My front yard in early summer morning light

I like this photo because of the wonderful quality of the light (I took it about 6 a.m. on a July morning) and the area of the garden it shows. My front yard consists of a very steep, hilly area. At the top of a long series of stone steps and retaining walls, you reach a landing that serves as a bridge to the final steps to the front door. There, I placed a small seating area with a four-foot wooden bench under the embrace of an old crabapple tree. Hydrangeas (Annabelles in the background, ‘All Summer Beauty’ in the right foreground) thrive in the north-facing site, and there is a Daphne odorata in front of the bench. A very peaceful place, where my older son often sat to study when he was in high school (while I, of course, was busy elsewhere in the garden, most likely weeding). This isn’t the most technically proficient or inspiring garden photo I’ve ever taken, but it speaks to me like almost no other.

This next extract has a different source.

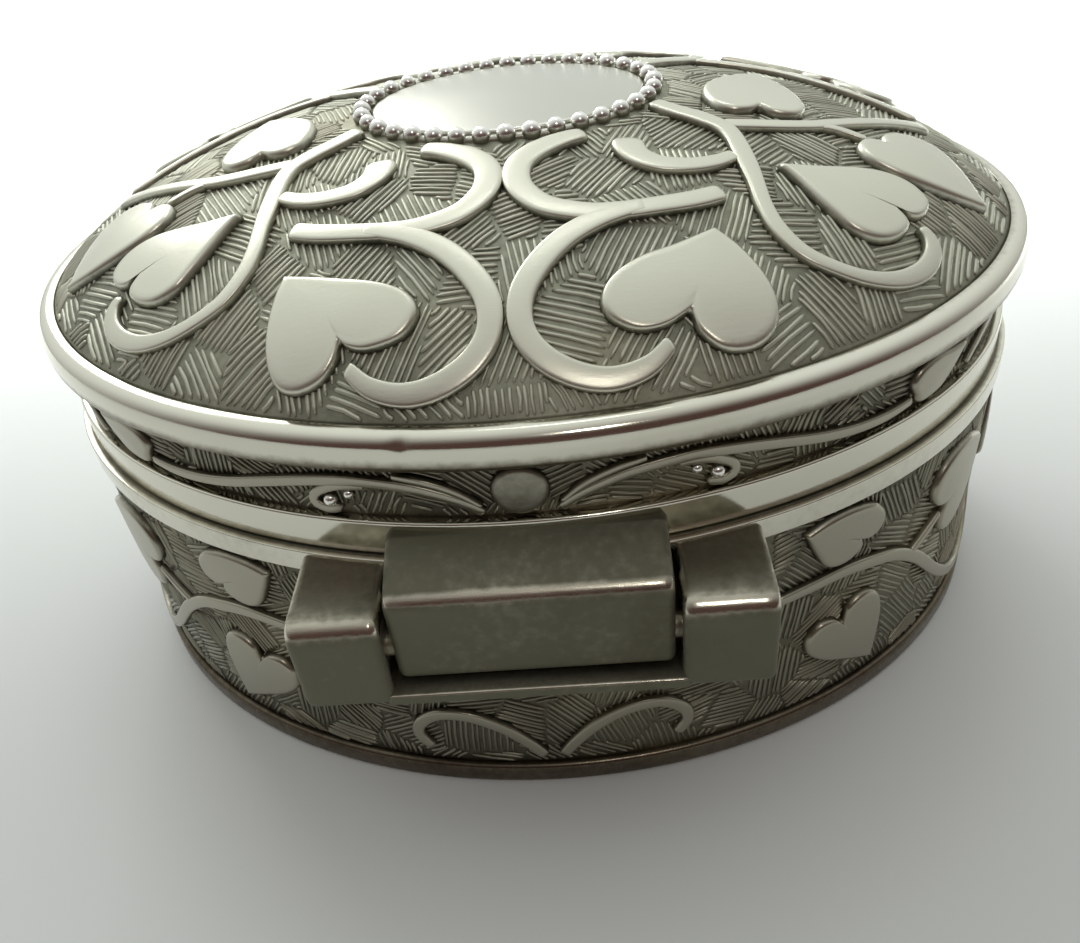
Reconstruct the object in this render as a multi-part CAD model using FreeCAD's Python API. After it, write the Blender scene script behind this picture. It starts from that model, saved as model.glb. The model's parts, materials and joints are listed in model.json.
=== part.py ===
# Oval pill box with a domed lid, hinged at the back. Millimetres, +Z up.
# The origin is the centre of the underside; +X is the long way, the hinge is on the -Y side.
import FreeCAD, Part
import math
import os

Vector = FreeCAD.Vector

# Overall sizes
box_length = 44.5          # over the polished rim moulding
box_width = 35.7
base_height = 13.1         # underside to the seam
lid_wall_height = 5.35     # lid wall, from its lower edge to the edge of the dome
dome_rise = 5.6            # dome edge to dome top
dome_fullness = 0.85       # 0 is a shallow paraboloid, 1 is half an ellipsoid

# Walls
floor_thickness = 1.0
base_wall_thickness = 1.1
lid_wall_thickness = 0.5
dome_thickness = 0.7

# Mouldings: how far each one stands out past the lid wall, and how tall it is
rim_projection = 0.85
rim_height = 1.4
lower_rim_projection = 0.45
lower_rim_height = 1.5
base_wall_projection = 0.55
base_rim_projection = 0.80
base_rim_height = 1.0
foot_projection = 0.90
foot_height = 1.1

# Collar that the closed lid slips over
collar_thickness = 0.5
collar_rise = 1.0          # above the seam
collar_seat = 3.0          # depth of the collar against the base wall
collar_clearance = 0.2
seam_gap = 0.05

# Cartouche on the dome
cartouche_length = 12.7    # over the centre line of the beads
cartouche_width = 10.0
bead_radius = 0.38
bead_count = 36
bead_wire_width = 0.44
bead_wire_rise = 0.14      # wire above the dome
bead_lift = 0.18           # bead centres above the dome
plate_rise = 0.14
plate_gap = 0.05           # between the plate and the beads

# Hinge
hinge_axis_outset = 1.6    # pin axis out from the base wall
hinge_axis_drop = 2.2      # pin axis below the seam
pin_radius = 0.5
pin_clearance = 0.05
knuckle_half_width = 5.0
knuckle_side_gap = 0.2
knuckle_front = 0.75       # front face out from the pin axis
knuckle_top_fall = 0.95    # the top face falls this much towards the front
knuckle_back_gap = 0.25    # behind the knuckle, to the base's top rim
knuckle_turn_gap = 0.3     # under and behind the knuckle as it turns
knuckle_top_drop = 0.3     # top face below the top of the lid's lower rim
knuckle_edge_radius = 0.8
ear_width = 3.3
ear_front = 1.25           # front face out from the pin axis
ear_top_gap = 0.2          # under the lid
ear_edge_radius = 1.0
ear_foot_radius = 0.5
bar_thickness = 0.5
hinge_softening = 0.2      # worn roundness of the ears' and knuckle's end edges

# Thumb lip at the front of the lid
lip_radius = 4.5
lip_projection = 0.9
lip_thickness = 0.8

# Derived places
lid_half_length = box_length / 2 - rim_projection
lid_half_width = box_width / 2 - rim_projection
lid_bottom = base_height + seam_gap
dome_edge = lid_bottom + lid_wall_height
lid_inset = -lid_wall_thickness
collar_offset = lid_inset - collar_clearance
base_inside = base_wall_projection - base_wall_thickness
pin_y = -(lid_half_width + base_wall_projection + hinge_axis_outset)
pin_z = base_height - hinge_axis_drop
turn_radius = hinge_axis_outset - knuckle_turn_gap
bar_top = pin_z - turn_radius - knuckle_turn_gap
ear_inner = knuckle_half_width + knuckle_side_gap
ear_outer = ear_inner + ear_width


def oval_wire(offset, z):
    """Ellipse wire at height z, outside the lid wall's oval by offset."""
    ellipse = Part.Ellipse(Vector(0, 0, z), lid_half_length + offset, lid_half_width + offset)
    return Part.Wire([ellipse.toShape()])


def oval_prism(offset, low, high):
    """Solid oval from height low to height high."""
    return Part.Face(oval_wire(offset, low)).extrude(Vector(0, 0, high - low))


def oval_ring(outer, inner, low, high):
    """Straight oval ring between two offsets."""
    return oval_prism(outer, low, high).cut(oval_prism(inner, low, high))


def round_moulding(inner, outer, low, high):
    """Half-round oval moulding on a wall at offset inner, out to offset outer."""
    steps = 8
    middle = (low + high) / 2
    half = (high - low) / 2
    wires = []
    for step in range(steps + 1):
        angle = math.pi * step / steps
        offset = inner + (outer - inner) * math.sin(angle)
        wires.append(oval_wire(offset, middle - half * math.cos(angle)))
    return Part.makeLoft(wires, True, False).cut(oval_prism(inner, low, high))


def dome_solid(growth):
    """Whole ellipsoid that the dome is cut from, grown by growth."""
    edge_ratio = math.sqrt(1 - dome_fullness)
    spread = math.sqrt(dome_fullness)
    height = dome_rise / (1 - edge_ratio)
    matrix = FreeCAD.Matrix()
    matrix.scale(lid_half_length / spread + growth, lid_half_width / spread + growth, height + growth)
    matrix.move(Vector(0, 0, dome_edge - height * edge_ratio))
    return Part.makeSphere(1.0).transformGeometry(matrix)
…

Now I would like to invite four other bloggers whose work I admire to join in the exercise:

First, Cyndy of Gardening Asylum in Connecticut . Her blog posts always lift my spirits and I love, love, love her recent photos of her Garden Muse, complete with randomly-curled metal wire. She has a good photographic eye and lots of good material to work with from her own garden. And Jean, of Jean’s Garden, recently posted some stunning photos of a pink and white amaryllis in bloom that I would loved to have taken.

Charlotte at The Galloping Gardener and Britt of The Photo Garden Bee both do what I long to do – on a regular basis, they travel to and photograph gardens all over the US (and the world), sharing photos with us so we can visit vicariously and fill out our “to see” list for vacations, retirement, or simply our dreams. Both are first-rate photographers.

If you haven’t visited any of these sites,  I hope you do so immediately. And I’ll be eager to see what each of them shares with us!